Montana senior Dalton Sneed also played against Virgil, although they weren’t on the field at the same time since they’re both quarterbacks. In Sneed's first career start at UNLV, he outdueled Virgil in a 45-20 win on Oct. 1, 2016.
The current Grizzly completed eight of 16 passes for 129 yards with one touchdown and ran 15 times for 147 yards and one score. Virgil was just 16-of-45 passing for 296 yards with two touchdowns and one interception, while running eight times for minus-5 yards.
“I didn’t recall that, but someone mentioned it to me,” Sneed said. “I know what he’s done this year. I watched the game they played on Saturday. He’s a tremendous player. He’s a competitor. So, looking forward to going against him.”
Virgil isn’t the only FBS transfer on Southeastern Louisiana. In fact, the Lions have 15 former FBS players on their roster, 12 of whom are on the two-deep.
Their six former FBS players on the offensive two-deep are Virgil and fellow quarterback Cole Kelley (Arkansas), running back Devonte Williams (Indiana), wide receiver Lorenzo Nunez (South Carolina), left tackle Pat Allen (Georgia) and right guard Wyatt Richthofen (Southern Mississippi).

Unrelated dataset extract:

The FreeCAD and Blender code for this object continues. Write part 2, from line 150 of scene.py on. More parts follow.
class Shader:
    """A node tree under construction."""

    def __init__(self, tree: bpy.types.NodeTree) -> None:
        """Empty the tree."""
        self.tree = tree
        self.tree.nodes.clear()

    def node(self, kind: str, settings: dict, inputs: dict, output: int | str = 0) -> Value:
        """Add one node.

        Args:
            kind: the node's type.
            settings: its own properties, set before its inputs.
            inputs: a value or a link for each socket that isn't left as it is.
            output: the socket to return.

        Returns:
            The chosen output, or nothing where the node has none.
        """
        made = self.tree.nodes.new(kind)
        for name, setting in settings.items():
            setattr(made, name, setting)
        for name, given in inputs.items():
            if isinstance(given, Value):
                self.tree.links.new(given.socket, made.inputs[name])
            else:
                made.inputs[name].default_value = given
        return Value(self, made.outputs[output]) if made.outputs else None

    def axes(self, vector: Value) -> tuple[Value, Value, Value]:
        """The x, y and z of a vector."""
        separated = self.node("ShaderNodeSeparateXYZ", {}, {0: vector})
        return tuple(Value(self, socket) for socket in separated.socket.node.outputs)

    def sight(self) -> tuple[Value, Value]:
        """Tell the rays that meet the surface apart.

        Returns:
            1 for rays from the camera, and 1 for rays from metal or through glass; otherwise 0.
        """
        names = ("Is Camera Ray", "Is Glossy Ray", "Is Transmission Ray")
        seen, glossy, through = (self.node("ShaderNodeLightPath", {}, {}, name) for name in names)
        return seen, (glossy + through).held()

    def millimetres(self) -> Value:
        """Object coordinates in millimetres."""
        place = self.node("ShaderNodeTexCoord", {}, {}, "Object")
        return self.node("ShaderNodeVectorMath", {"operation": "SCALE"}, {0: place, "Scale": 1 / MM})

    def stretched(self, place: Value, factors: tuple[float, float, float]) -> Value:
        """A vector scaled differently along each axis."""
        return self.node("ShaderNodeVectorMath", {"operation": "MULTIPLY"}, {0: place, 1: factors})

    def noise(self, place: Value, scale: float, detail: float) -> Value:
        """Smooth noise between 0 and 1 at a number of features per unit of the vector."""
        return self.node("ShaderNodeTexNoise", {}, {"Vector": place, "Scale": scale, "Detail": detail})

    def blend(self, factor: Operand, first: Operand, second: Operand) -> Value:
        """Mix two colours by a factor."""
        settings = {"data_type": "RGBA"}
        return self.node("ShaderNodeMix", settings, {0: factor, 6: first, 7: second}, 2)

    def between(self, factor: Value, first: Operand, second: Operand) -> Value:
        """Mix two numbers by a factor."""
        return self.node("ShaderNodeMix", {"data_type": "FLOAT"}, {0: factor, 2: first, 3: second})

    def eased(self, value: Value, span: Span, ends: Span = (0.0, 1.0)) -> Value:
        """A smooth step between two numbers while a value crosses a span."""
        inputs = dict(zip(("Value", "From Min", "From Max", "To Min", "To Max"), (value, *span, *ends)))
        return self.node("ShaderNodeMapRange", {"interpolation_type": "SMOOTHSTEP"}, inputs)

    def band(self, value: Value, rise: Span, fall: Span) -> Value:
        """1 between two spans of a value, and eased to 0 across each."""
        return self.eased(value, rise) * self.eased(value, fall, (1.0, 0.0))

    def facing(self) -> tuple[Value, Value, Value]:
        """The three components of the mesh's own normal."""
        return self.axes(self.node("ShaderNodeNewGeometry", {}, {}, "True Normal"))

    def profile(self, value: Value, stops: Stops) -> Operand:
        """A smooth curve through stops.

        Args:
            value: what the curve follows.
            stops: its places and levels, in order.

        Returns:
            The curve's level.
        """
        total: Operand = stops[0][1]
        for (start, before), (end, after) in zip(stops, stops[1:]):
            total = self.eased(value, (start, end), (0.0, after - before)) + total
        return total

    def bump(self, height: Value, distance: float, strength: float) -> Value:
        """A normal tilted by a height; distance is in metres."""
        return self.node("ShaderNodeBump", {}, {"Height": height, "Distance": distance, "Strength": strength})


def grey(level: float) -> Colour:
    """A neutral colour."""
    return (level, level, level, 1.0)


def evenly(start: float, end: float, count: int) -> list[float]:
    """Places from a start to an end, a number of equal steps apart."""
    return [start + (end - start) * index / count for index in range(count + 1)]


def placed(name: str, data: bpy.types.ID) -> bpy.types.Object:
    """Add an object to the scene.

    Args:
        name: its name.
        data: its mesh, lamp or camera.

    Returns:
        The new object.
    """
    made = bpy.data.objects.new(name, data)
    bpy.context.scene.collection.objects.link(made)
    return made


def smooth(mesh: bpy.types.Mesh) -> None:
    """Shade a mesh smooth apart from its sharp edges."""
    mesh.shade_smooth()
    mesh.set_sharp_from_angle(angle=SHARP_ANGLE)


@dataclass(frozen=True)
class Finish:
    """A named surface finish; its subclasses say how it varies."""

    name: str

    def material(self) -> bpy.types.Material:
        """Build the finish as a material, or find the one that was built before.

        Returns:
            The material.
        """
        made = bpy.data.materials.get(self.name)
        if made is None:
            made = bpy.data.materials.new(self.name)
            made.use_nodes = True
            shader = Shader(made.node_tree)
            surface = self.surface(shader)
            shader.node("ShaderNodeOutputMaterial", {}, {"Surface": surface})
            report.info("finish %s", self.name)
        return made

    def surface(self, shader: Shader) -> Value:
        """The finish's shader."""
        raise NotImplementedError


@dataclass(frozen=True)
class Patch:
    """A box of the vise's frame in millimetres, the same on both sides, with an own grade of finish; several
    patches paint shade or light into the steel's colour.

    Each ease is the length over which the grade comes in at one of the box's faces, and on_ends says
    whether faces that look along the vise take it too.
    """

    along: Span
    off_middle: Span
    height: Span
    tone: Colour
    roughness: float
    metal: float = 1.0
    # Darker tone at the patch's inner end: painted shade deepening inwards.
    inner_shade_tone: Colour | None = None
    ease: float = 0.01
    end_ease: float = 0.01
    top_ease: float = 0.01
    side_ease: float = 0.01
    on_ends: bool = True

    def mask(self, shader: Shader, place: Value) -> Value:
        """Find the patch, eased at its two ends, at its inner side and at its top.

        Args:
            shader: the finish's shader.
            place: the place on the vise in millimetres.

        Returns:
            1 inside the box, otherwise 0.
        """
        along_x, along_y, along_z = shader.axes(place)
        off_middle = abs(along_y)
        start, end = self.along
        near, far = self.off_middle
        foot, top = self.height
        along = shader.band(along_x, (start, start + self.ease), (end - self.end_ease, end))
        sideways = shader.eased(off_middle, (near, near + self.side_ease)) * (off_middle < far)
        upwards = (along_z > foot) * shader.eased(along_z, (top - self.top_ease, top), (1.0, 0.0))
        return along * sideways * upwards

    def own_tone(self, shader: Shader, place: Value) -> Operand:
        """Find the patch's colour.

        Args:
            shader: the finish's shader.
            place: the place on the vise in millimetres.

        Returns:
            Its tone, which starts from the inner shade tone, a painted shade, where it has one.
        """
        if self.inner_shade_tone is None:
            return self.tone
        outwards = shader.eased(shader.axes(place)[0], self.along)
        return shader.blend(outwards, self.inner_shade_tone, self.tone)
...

Their defensive two-deep also has six former FBS players in linebacker Trae Davis (Alabama), defensive end Dwaine Thomas (Texas A&M), defensive tackle Steven Wright (Virginia), defensive back Xavier Lewis (LSU), and safeties Derek Turner II (Louisiana Tech) and Patrick Johnson (Wisconsin.)
The Lions have 34 total transfers on their roster counting those from junior college or other FCS teams.
“They’ve got 20 transfer players on their two-deep, which is interesting,” Hauck said. “They’ve done a great job of blending that group with their team, including 12 FBS players. A lot of good-looking athletes on their film.”